Spacing also affects readability. Lines of text need enough room. Sections should be separated clearly. Important information should not be squeezed into corners.
A helpful habit is to step away from the design for a few minutes, then look at it again with fresh eyes. Often, the spacing problems become obvious when you are not staring at the same screen for too long.
Prepare the Flyer Properly for Print or Digital Use
The final design stage is not glamorous, but it is important. A flyer can look perfect on screen and still print badly if the file is not prepared correctly.
For print, use high-resolution images and make sure the file size matches the final flyer dimensions. Bleed may be needed if the design goes to the edge of the paper. Colors can also shift slightly in print, so avoid relying on very subtle contrasts.
For digital use, make sure the flyer is readable on mobile devices. Compress the file enough for easy sharing, but not so much that the text becomes blurry. A clean image file or PDF usually works best, depending on where it will be shared.
Always proofread before finalizing. Check names, dates, prices, addresses, phone numbers, website links, and spelling. One small mistake can create confusion, especially on event flyers or printed materials that cannot be edited after distribution.
Conclusion
Good flyer design is not about filling a page with decoration. It is about making a message easy to notice, easy to understand, and easy to act on. The strongest flyers usually come from clear thinking first and visual style second.
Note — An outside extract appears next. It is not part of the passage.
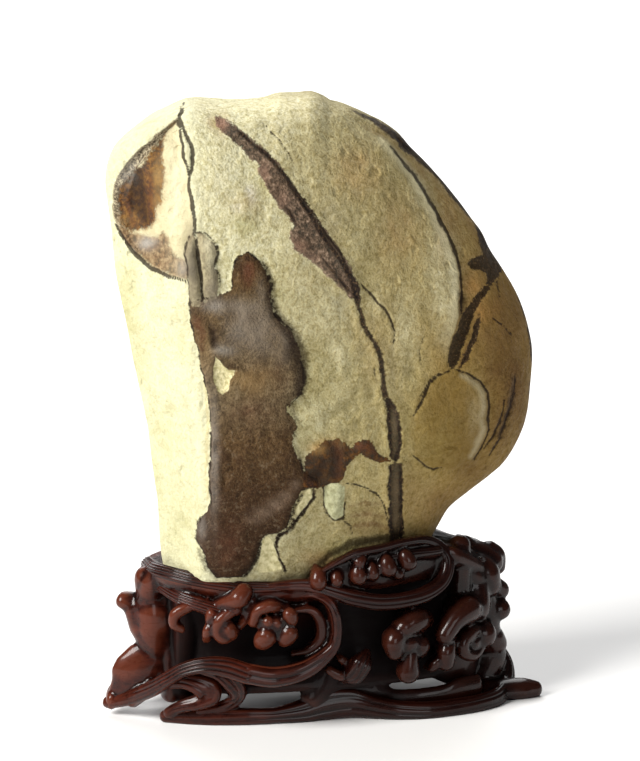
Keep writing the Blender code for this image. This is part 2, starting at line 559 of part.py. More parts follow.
def make_stand(rock, cutters):
    pieces = [make_body()]
    for group in (front_waves, left_end, lower_scrolls, right_end, back_waves, rim_lips):
        pieces += list(group())
    bpy.ops.object.select_all(action="DESELECT")
    for piece in pieces:
        piece.select_set(True)
    bpy.context.view_layer.objects.active = pieces[0]
    bpy.ops.object.join()
    stand = bpy.context.object
    stand.name = stand.data.name = "stand"
    stand.location = (0, 0, 0)
    for vertex in stand.data.vertices:
        vertex.co *= MILLIMETRE
    fuse = stand.modifiers.new("one block", "REMESH")
    fuse.mode = "VOXEL"
    fuse.voxel_size = CARVING_GRAIN * MILLIMETRE
    polish = stand.modifiers.new("rubbed smooth", "SMOOTH")
    polish.factor = 0.5
    polish.iterations = 3
    bake(stand)
    thin = stand.modifiers.new("fewer faces", "DECIMATE")
    thin.ratio = STAND_FACES / (len(stand.data.polygons) * 2)
    bake(stand)

    socket = make_cutter("socket cutter", rock.data.copy(), cutters)
    swell = socket.modifiers.new("clearance", "DISPLACE")
    swell.strength = SOCKET_GAP * MILLIMETRE
    swell.mid_level = 0.0
    bpy.ops.mesh.primitive_cube_add(size=1.0)
    slab = bpy.context.object
    floor = make_cutter("floor cutter", slab.data, cutters)
    bpy.data.objects.remove(slab)
    floor.scale = (0.4, 0.4, 0.1)
    floor.location = (0, 0, -0.05)
    for name, cutter in (("socket", socket), ("flat foot", floor)):
        cut = stand.modifiers.new(name, "BOOLEAN")
        cut.operation = "DIFFERENCE"
        cut.object = cutter
    bake(stand)
    merge_sole(stand)
    stand.data.shade_smooth()
    stand.data.set_sharp_from_angle(angle=math.radians(60))
    return stand


def make_material(name, colour, roughness):
    material = bpy.data.materials.new(name)
    material.use_nodes = True
    shader = material.node_tree.nodes["Principled BSDF"]
    shader.inputs["Base Color"].default_value = (*colour, 1.0)
    shader.inputs["Roughness"].default_value = roughness
    shader.inputs["Metallic"].default_value = 0.0
    return material


def main():
    for item in list(bpy.data.objects):
        bpy.data.objects.remove(item)
    parts = bpy.data.collections.new("scholars_rock_on_stand")
    cutters = bpy.data.collections.new("cutters")
    for collection in (parts, cutters):
        bpy.context.scene.collection.children.link(collection)
    rock = make_rock()
    rock.data.materials.append(make_material("buff stone", (0.58, 0.54, 0.33), 0.8))
    stand = make_stand(rock, cutters)
    stand.data.materials.clear()
    stand.data.materials.append(make_material("dark hardwood", (0.07, 0.018, 0.010), 0.3))
    for item in (rock, stand):
        for collection in list(item.users_collection):
            collection.objects.unlink(item)
        parts.objects.link(item)


main()
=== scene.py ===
import math

import bmesh
import bpy
import numpy as np
from mathutils import Matrix, Vector, noise


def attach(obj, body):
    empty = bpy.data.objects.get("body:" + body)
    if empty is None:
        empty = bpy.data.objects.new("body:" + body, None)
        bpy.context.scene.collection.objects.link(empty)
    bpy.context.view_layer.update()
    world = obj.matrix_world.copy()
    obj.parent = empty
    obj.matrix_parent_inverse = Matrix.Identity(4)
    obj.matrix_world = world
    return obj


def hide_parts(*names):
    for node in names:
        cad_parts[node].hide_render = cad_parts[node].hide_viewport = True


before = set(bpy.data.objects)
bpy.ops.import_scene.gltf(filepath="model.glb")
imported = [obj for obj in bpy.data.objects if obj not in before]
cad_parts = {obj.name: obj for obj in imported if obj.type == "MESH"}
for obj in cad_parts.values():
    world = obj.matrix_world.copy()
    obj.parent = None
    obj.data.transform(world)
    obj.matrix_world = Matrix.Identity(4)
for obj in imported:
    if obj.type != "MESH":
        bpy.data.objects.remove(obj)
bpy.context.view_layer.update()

MILLIMETRE = 0.001

# ---- The eye, and the upright sheet that the show side is drawn on, in millimetres ----
SHOW_TURN = math.radians(-15.0)
SHOW_RISE = math.radians(12.0)
EYE_DISTANCE = 1500.0
SHEET_AIM = 158.25
SHEET_RIGHT = np.array([math.cos(SHOW_TURN), math.sin(SHOW_TURN), 0.0])
TOWARD_EYE = np.array([math.sin(SHOW_TURN), -math.cos(SHOW_TURN), 0.0])
SHEET_UP = np.array([-math.sin(SHOW_TURN) * math.sin(SHOW_RISE),
                     math.cos(SHOW_TURN) * math.sin(SHOW_RISE), math.cos(SHOW_RISE)])
SHEET_OUT = np.cross(SHEET_RIGHT, SHEET_UP)
SHEET_MIDDLE = SHEET_AIM * SHEET_UP
EYE = SHEET_MIDDLE + EYE_DISTANCE * SHEET_OUT

# Markings are drawn on a sheet ruled in half millimetres, columns from the left and rows from the top.
SQUARE = 0.5
MIDDLE_COLUMN = 320.0
FLOOR_ROW = 697.0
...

When the purpose is focused, the headline is strong, the layout is clean, and the details are easy to find, a flyer becomes much more than a printed sheet or digital graphic. It becomes a small but effective piece of communication.
The best flyer design tips are often the simplest ones: keep the message clear, respect the reader’s attention, use visuals with purpose, and let the design guide the eye naturally. Do that well, and your flyers will not only look better. They will feel more useful, more memorable, and far more likely to be noticed.